# START OF Data excerpts

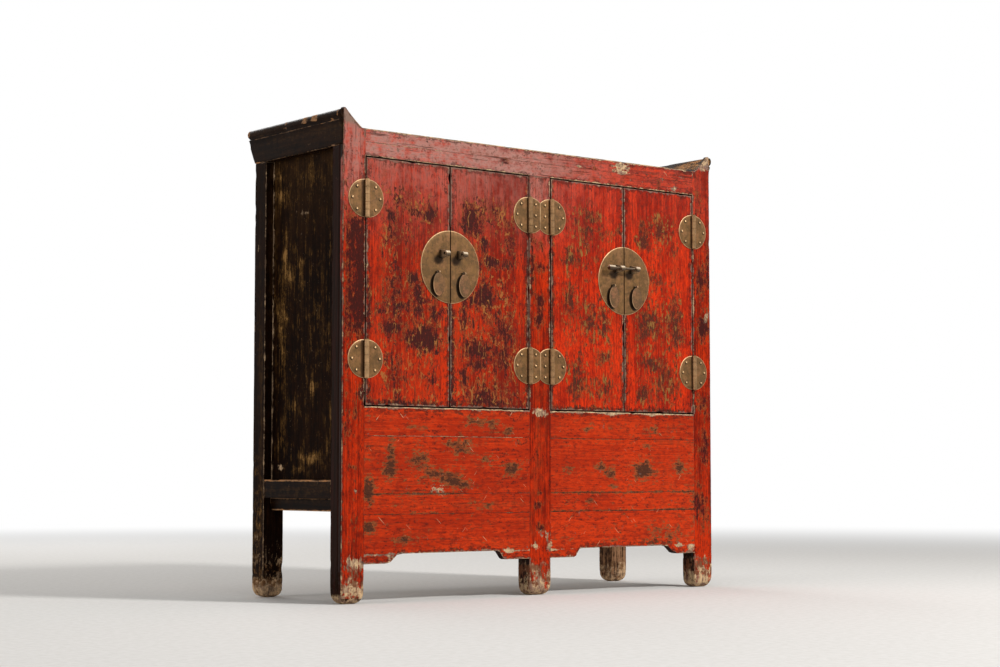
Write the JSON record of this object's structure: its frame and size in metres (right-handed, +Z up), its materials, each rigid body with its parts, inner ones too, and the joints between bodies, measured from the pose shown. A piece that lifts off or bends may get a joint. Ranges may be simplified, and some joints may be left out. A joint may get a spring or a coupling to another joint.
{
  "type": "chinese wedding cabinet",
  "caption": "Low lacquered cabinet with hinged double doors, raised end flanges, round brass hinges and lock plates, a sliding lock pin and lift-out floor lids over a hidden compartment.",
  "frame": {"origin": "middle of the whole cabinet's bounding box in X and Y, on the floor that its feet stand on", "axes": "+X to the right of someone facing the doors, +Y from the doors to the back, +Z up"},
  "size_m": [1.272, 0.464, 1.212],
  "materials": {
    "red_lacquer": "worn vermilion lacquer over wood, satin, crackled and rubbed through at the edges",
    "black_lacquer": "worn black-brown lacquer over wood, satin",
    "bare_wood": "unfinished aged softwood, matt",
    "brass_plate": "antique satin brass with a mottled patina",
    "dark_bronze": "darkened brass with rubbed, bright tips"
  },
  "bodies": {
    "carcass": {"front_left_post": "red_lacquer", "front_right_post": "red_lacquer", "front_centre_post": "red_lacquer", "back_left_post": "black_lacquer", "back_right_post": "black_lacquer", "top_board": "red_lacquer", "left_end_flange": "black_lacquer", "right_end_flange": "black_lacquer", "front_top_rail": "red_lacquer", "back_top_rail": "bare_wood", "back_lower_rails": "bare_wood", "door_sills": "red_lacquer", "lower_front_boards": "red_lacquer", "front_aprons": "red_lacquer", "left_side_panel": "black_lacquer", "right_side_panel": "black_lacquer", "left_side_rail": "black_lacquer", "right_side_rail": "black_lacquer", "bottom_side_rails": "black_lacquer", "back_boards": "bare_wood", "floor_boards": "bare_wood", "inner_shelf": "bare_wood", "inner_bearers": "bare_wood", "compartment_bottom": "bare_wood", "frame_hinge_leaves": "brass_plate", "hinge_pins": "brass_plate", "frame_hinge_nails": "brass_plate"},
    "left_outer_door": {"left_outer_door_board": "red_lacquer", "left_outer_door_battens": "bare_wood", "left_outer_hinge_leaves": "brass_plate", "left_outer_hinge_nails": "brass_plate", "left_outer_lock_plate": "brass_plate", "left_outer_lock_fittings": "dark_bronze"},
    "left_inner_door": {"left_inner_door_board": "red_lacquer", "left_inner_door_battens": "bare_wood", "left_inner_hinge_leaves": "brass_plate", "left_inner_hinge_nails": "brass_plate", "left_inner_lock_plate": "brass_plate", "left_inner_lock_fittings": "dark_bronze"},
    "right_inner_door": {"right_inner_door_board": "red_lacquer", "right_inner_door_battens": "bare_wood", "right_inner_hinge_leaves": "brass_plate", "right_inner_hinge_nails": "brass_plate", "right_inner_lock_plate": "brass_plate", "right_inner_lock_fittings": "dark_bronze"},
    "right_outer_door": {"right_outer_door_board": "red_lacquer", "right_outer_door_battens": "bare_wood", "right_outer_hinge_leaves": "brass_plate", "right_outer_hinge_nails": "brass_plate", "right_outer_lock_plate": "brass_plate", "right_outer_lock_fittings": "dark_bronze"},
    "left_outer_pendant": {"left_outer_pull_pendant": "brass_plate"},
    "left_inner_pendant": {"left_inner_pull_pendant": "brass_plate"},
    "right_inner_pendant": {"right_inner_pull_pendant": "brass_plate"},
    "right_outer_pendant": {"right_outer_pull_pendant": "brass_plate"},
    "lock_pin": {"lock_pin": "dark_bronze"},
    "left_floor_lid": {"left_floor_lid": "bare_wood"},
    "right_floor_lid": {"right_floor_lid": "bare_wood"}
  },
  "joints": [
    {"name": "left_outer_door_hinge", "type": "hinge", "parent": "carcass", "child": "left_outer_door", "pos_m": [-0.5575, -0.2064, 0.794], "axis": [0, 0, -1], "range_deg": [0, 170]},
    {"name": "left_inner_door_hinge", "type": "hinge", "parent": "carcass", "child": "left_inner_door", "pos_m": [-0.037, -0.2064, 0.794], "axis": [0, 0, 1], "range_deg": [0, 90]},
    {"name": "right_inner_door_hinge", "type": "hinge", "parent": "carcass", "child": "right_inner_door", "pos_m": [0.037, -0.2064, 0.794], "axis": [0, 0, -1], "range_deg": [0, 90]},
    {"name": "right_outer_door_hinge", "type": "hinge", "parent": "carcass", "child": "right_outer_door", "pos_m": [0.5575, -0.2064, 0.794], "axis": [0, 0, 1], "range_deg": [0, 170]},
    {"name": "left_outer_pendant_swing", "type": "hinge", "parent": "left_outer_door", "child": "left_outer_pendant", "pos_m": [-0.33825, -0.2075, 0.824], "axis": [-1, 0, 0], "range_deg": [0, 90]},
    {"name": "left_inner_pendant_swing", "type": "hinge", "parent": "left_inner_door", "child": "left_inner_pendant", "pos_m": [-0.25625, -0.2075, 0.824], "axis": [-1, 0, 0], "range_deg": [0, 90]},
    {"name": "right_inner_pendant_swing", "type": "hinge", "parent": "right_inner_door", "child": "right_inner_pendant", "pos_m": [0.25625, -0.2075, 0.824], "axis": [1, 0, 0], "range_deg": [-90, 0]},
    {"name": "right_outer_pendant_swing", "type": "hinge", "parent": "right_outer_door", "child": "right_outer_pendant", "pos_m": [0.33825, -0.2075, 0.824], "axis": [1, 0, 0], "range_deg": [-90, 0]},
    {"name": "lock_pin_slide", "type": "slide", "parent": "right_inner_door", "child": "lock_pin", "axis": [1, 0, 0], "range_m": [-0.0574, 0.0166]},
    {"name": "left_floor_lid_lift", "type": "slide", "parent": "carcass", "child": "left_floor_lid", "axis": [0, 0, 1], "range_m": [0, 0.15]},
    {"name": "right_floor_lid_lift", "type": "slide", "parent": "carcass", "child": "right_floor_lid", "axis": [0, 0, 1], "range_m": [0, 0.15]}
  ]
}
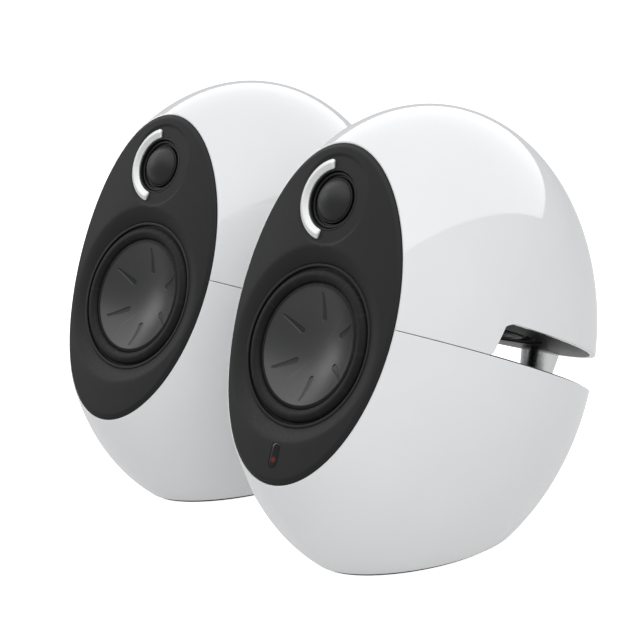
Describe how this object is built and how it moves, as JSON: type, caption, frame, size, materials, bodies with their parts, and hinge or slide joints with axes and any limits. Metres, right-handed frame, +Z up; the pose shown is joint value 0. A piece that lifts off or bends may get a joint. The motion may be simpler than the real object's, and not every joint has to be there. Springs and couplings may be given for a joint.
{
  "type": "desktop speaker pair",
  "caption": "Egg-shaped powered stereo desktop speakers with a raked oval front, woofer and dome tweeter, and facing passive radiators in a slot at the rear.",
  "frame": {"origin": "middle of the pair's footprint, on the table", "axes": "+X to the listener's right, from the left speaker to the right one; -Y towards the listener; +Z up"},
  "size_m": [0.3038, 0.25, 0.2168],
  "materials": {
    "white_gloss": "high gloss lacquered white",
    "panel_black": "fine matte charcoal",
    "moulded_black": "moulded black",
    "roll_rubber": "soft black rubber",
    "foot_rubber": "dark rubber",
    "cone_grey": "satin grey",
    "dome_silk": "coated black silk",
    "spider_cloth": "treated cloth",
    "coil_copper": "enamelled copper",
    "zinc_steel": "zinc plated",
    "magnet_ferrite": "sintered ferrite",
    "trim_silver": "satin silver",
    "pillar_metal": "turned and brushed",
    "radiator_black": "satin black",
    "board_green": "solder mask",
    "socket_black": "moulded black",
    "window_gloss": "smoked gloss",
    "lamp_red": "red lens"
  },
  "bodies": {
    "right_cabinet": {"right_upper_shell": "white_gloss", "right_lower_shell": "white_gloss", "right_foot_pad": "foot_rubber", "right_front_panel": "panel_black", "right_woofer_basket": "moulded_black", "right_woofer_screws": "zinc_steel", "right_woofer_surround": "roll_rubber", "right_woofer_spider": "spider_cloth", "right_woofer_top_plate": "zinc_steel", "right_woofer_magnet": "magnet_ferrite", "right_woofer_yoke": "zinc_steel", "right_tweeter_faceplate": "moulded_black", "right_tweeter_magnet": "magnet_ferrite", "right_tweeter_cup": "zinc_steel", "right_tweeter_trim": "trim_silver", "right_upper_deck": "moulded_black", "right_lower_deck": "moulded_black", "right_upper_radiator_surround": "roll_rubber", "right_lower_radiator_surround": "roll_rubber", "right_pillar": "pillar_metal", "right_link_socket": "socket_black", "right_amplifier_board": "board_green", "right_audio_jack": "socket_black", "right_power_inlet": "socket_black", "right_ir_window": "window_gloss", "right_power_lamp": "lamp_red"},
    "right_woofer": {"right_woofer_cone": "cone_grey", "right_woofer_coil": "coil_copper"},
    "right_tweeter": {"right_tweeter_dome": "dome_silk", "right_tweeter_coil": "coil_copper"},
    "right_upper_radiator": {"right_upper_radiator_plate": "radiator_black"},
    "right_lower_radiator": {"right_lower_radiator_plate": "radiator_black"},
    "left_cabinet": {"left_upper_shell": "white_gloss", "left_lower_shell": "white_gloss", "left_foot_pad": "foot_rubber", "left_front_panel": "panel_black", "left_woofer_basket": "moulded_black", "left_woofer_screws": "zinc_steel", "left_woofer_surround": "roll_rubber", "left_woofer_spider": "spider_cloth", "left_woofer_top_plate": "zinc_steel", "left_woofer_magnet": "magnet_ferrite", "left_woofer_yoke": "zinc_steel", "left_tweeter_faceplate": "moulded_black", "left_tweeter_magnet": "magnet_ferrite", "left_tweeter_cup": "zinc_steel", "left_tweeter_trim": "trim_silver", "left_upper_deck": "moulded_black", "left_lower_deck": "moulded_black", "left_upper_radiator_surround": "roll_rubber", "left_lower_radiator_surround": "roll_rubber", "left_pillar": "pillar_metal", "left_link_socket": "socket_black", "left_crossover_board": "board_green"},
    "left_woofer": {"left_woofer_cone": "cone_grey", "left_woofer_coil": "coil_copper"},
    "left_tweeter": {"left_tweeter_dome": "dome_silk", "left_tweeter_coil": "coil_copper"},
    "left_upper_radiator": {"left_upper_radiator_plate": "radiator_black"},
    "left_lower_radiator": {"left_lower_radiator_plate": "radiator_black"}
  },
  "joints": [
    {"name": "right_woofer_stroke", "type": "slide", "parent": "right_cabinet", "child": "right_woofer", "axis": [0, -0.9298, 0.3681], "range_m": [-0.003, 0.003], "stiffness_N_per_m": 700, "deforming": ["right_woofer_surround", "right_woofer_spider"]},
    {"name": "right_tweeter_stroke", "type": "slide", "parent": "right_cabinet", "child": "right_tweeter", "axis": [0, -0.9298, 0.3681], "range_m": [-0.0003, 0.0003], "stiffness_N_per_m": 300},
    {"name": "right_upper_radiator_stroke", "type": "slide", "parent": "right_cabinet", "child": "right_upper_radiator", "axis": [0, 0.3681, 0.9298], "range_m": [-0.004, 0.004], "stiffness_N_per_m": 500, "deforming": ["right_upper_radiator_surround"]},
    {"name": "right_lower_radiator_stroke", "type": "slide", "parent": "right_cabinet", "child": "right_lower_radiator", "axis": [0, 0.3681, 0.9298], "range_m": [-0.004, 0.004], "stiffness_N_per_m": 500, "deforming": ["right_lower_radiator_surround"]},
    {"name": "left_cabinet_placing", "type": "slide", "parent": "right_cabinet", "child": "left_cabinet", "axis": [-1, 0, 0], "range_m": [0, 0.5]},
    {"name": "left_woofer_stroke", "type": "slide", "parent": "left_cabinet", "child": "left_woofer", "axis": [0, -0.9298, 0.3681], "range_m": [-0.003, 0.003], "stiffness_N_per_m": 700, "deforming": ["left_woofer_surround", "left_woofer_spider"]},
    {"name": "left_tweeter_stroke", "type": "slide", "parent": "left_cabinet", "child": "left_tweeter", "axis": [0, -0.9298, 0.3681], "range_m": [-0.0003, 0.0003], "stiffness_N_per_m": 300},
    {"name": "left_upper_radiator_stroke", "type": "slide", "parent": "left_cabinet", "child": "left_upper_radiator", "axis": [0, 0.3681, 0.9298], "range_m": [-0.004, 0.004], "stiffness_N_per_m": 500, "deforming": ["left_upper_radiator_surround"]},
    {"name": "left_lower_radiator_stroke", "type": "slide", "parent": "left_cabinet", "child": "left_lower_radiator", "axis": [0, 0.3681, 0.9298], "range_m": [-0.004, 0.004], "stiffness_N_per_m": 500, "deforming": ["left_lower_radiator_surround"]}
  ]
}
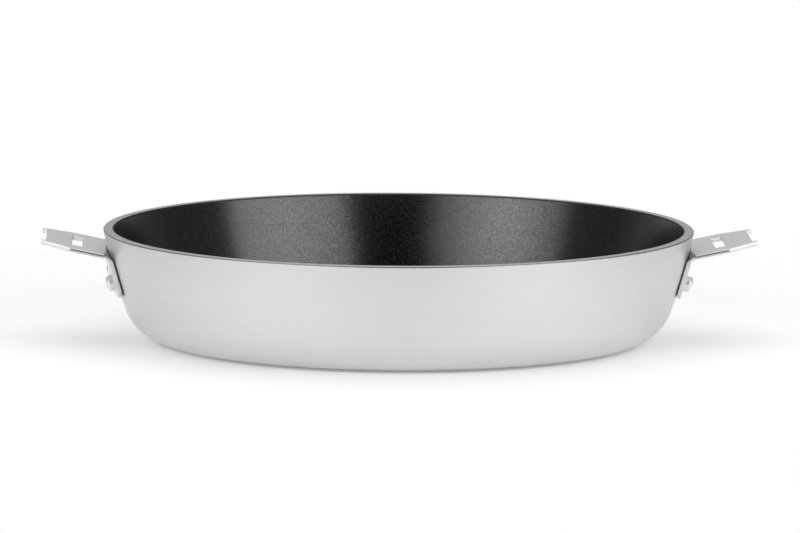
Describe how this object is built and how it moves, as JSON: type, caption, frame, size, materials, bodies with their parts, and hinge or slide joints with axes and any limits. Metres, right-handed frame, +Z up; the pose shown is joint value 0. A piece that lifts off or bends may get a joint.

# END OF Data excerpts

#### [What is required]
Scan the listing above and copy all lines containing the word "from".

#### [Output of the exercise]
Write the JSON record of this object's structure: its frame and size in metres (right-handed, +Z up), its materials, each rigid body with its parts, inner ones too, and the joints between bodies, measured from the pose shown. A piece that lifts off or bends may get a joint. Ranges may be simplified, and some joints may be left out. A joint may get a spring or a coupling to another joint.
  "frame": {"origin": "middle of the whole cabinet's bounding box in X and Y, on the floor that its feet stand on", "axes": "+X to the right of someone facing the doors, +Y from the doors to the back, +Z up"},
  "frame": {"origin": "middle of the pair's footprint, on the table", "axes": "+X to the listener's right, from the left speaker to the right one; -Y towards the listener; +Z up"},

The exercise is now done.